Prompt:
Reproduce all of the data exactly, with no line skipped.

Data extract:
════
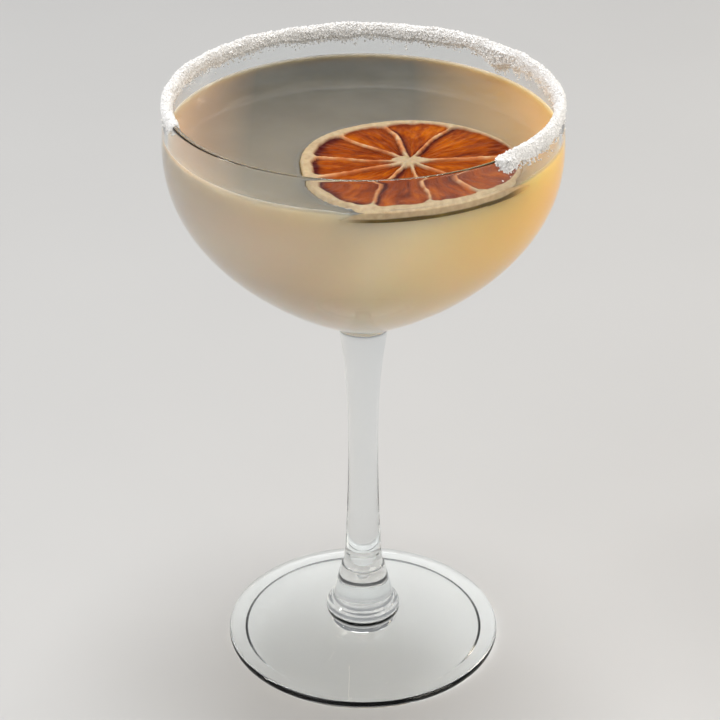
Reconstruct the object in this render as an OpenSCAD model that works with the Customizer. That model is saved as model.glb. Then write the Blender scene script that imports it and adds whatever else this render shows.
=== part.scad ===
// Margarita in a stemmed coupe glass, with a salted rim and a dried citrus wheel.
// The glass stands on its foot with its axis on +Z, and -Y is the front.

/* [Glass] */
// Height of the glass from the table to the rim
glass_h = 150; // [120:1:185]
// Outer diameter of the bowl at its widest
bowl_d = 94; // [78:1:115]
// How far the rim's outer diameter is drawn in from the widest diameter
rim_draw_in = 1.9; // [0:0.1:6]
// Thickness of the bowl's wall
wall = 1.3; // [0.9:0.1:2.5]
// Distance from the rim down to the widest place
widest_below_rim = 11.5; // [6:0.5:20]
// Depth of the bowl's outside below its widest place
bowl_depth = 50.5; // [40:0.5:62]
// Extra glass at the bottom of the bowl
bowl_bottom_t = 1.7; // [1:0.1:5]
// Fullness of the bowl: larger is rounder
bowl_power = 2.16; // [1.8:0.02:3]

/* [Stem and foot] */
// Diameter of the stem at its waist
stem_waist_d = 7.5; // [6:0.1:12]
// Diameter of the stem where it flows into the bowl
stem_top_d = 11.6; // [9:0.1:18]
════
Correct output:
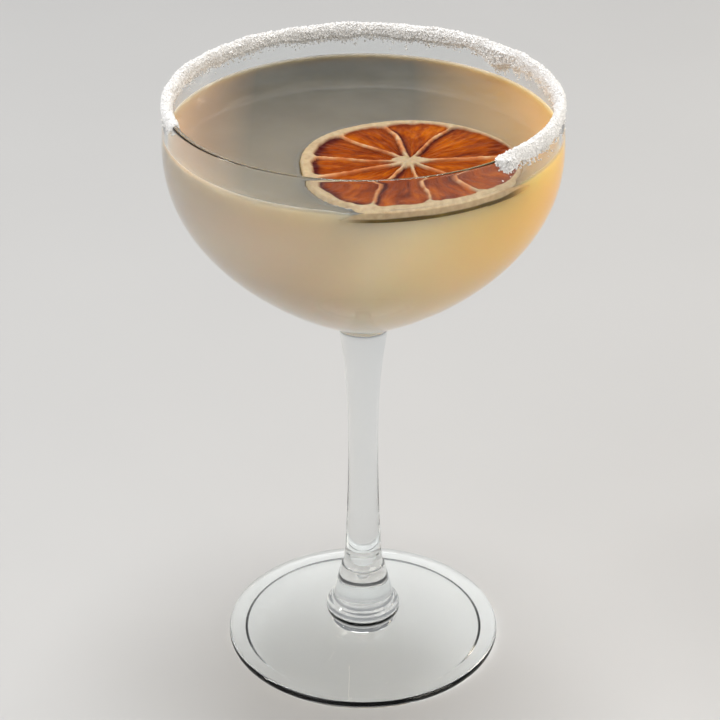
Reconstruct the object in this render as an OpenSCAD model that works with the Customizer. That model is saved as model.glb. Then write the Blender scene script that imports it and adds whatever else this render shows.
=== part.scad ===
// Margarita in a stemmed coupe glass, with a salted rim and a dried citrus wheel.
// The glass stands on its foot with its axis on +Z, and -Y is the front.

/* [Glass] */
// Height of the glass from the table to the rim
glass_h = 150; // [120:1:185]
// Outer diameter of the bowl at its widest
bowl_d = 94; // [78:1:115]
// How far the rim's outer diameter is drawn in from the widest diameter
rim_draw_in = 1.9; // [0:0.1:6]
// Thickness of the bowl's wall
wall = 1.3; // [0.9:0.1:2.5]
// Distance from the rim down to the widest place
widest_below_rim = 11.5; // [6:0.5:20]
// Depth of the bowl's outside below its widest place
bowl_depth = 50.5; // [40:0.5:62]
// Extra glass at the bottom of the bowl
bowl_bottom_t = 1.7; // [1:0.1:5]
// Fullness of the bowl: larger is rounder
bowl_power = 2.16; // [1.8:0.02:3]

/* [Stem and foot] */
// Diameter of the stem at its waist
stem_waist_d = 7.5; // [6:0.1:12]
// Diameter of the stem where it flows into the bowl
stem_top_d = 11.6; // [9:0.1:18]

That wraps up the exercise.